3. I fiddled with the Tesco plastic bags, with the last resort being rubbing my hands together over both sides of said bag in a vain attempt to open it, as all good, self-aware British men do.
4. I gave my money to the cashier after they’ve said the price, as all good British people do.
5. The Keeper of the Till gives me my Clubcard, change and receipt. And doesn’t bother to wait for me to finish bagging and carries on with the next customer.
6. I feel amazingly pressured while I’m trying to open a stupid plastic bag. The customer after me pays and then leaves while I’m still mucking about.
7. Afterwards, I go home, feeling slightly depressed about the whole Slovak Tesco experience and wishing once more that we were talented enough to train the cat to go instead of us.

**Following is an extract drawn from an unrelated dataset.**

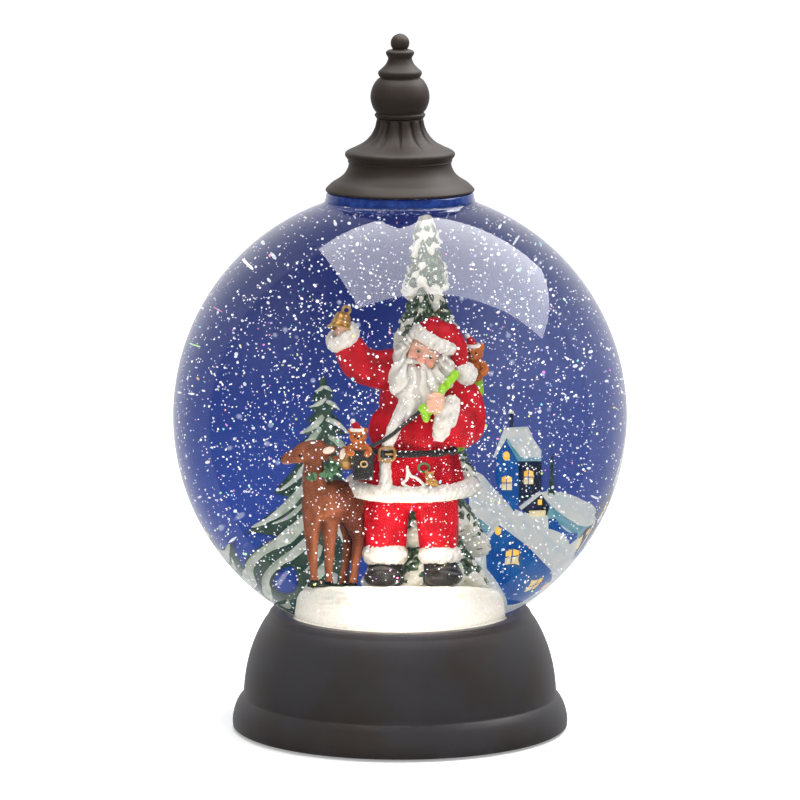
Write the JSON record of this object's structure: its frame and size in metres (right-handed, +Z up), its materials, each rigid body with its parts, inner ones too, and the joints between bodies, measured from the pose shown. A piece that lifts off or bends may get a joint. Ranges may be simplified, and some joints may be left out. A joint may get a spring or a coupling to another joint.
{
  "type": "snow globe",
  "caption": "Round water globe with a winter figure scene, pointed finial and a lighted round base with magnet-driven glitter swirl.",
  "frame": {"origin": "centre of the underside, on the plane the four feet rest on", "axes": "+Z up along the globe's axis; the scene faces -Y; +X to the viewer's right"},
  "size_m": [0.1514, 0.1514, 0.2334],
  "materials": {
    "base_plastic": "very dark brown-black moulded plastic, fine matte grain",
    "inner_plastic": "dark moulded plastic",
    "bronze_paint": "dark bronze-brown paint, soft satin",
    "clear_globe": "clear, polished",
    "clear_plastic": "clear moulded plastic",
    "rubber": "matt black",
    "steel": "plated",
    "circuit_board": "green lacquered board",
    "ferrite": "dark grey sintered magnet",
    "white_plastic": "white moulded plastic",
    "snow": "white textured snow resin, translucent",
    "red_coat": "hand-painted cast resin, satin red",
    "brown_fur": "hand-painted cast resin, warm brown",
    "tree_green": "painted resin, dusted with white",
    "gold_paint": "antique gold paint",
    "black_paint": "satin black paint",
    "night_print": "printed film, night-blue winter village",
    "cell_sleeve": "plain printed sleeve",
    "lead_sheath": "black insulation"
  },
  "bodies": {
    "globe_and_base": {"base_shell": "base_plastic", "bottom_cover": "inner_plastic", "door_hinge_pin": "steel", "battery_tray": "inner_plastic", "contact_link_left": "steel", "contact_link_right": "steel", "motor_can": "steel", "motor_mount": "inner_plastic", "retaining_ring": "inner_plastic", "led_board": "circuit_board", "control_board": "circuit_board", "switch_body": "black_paint", "battery_lead": "lead_sheath", "motor_lead": "lead_sheath", "globe_shell": "clear_globe", "globe_plug": "clear_plastic", "plug_gasket": "rubber", "fill_stopper": "rubber", "backdrop_film": "night_print", "impeller_pin": "steel", "impeller_housing": "white_plastic", "snow_ground": "snow", "gift_giver": "red_coat", "hand_bell": "gold_paint", "satchel": "black_paint", "bear_in_satchel": "brown_fur", "bear_on_shoulder": "brown_fur", "fawn": "brown_fur", "tall_tree": "tree_green", "finial_cap": "bronze_paint", "finial_spire": "bronze_paint", "cover_screw_1": "steel", "rubber_foot_1": "rubber", "cover_screw_2": "steel", "rubber_foot_2": "rubber", "cover_screw_3": "steel", "rubber_foot_3": "rubber", "cover_screw_4": "steel", "rubber_foot_4": "rubber", "battery_1": "cell_sleeve", "battery_spring_1": "steel", "led_1": "white_plastic", "battery_2": "cell_sleeve", "battery_spring_2": "steel", "led_2": "white_plastic", "battery_3": "cell_sleeve", "battery_spring_3": "steel", "led_3": "white_plastic"},
    "door": {"battery_door": "inner_plastic", "door_screw": "steel"},
    "slider": {"switch_slider": "white_plastic"},
    "rotor": {"motor_shaft": "steel", "drive_magnet": "ferrite"},
    "circulator": {"impeller": "white_plastic", "impeller_magnet": "ferrite"}
  },
  "joints": [
    {"name": "battery_door_hinge", "type": "hinge", "parent": "globe_and_base", "child": "door", "pos_m": [0, 0.0262, 0.0033], "axis": [1, 0, 0], "range_deg": [0, 95]},
    {"name": "switch_slide", "type": "slide", "parent": "globe_and_base", "child": "slider", "axis": [-1, 0, 0], "range_m": [0, 0.005]},
    {"name": "magnet_rotor_spin", "type": "hinge", "parent": "globe_and_base", "child": "rotor", "pos_m": [0, 0, 0.03], "axis": [0, 0, 1], "continuous": true},
    {"name": "circulator_spin", "type": "hinge", "parent": "globe_and_base", "child": "circulator", "pos_m": [0, 0, 0.042], "axis": [0, 0, 1], "continuous": true}
  ],
  "couplings": [
    {"joint": "magnet_rotor_spin", "follows": "circulator_spin", "ratio": 1}
  ]
}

This time around, I got to step four and my brain retaliated. It had sub-consciously found the Way of the Slovak Tesco for the British Man. Before then, it was on a metaphorical cigarette break. Anyway:
4. I gave more money and change than was needed. This gave me more time in bagging, because the cashier doesn’t then check it once, s/he checks it twice, then gives me some of the change back in return, with a slight condescending smile.
5. The Keeper of the Till gives me my Clubcard, change and receipt. I have finished bagging.
6. I go home, feeling rather happy about the whole experience. Not only that but the Keeper is also happy, as s/he has believed that s/he has actually helped a customer today. Or alternatively s/he is slightly ticked off by the silly foreigner who can’t open a plastic bag to save his life and gives her the wrong change. Whatever, I don’t actually care about the cashier.
This is the Way of the Slovak Tesco.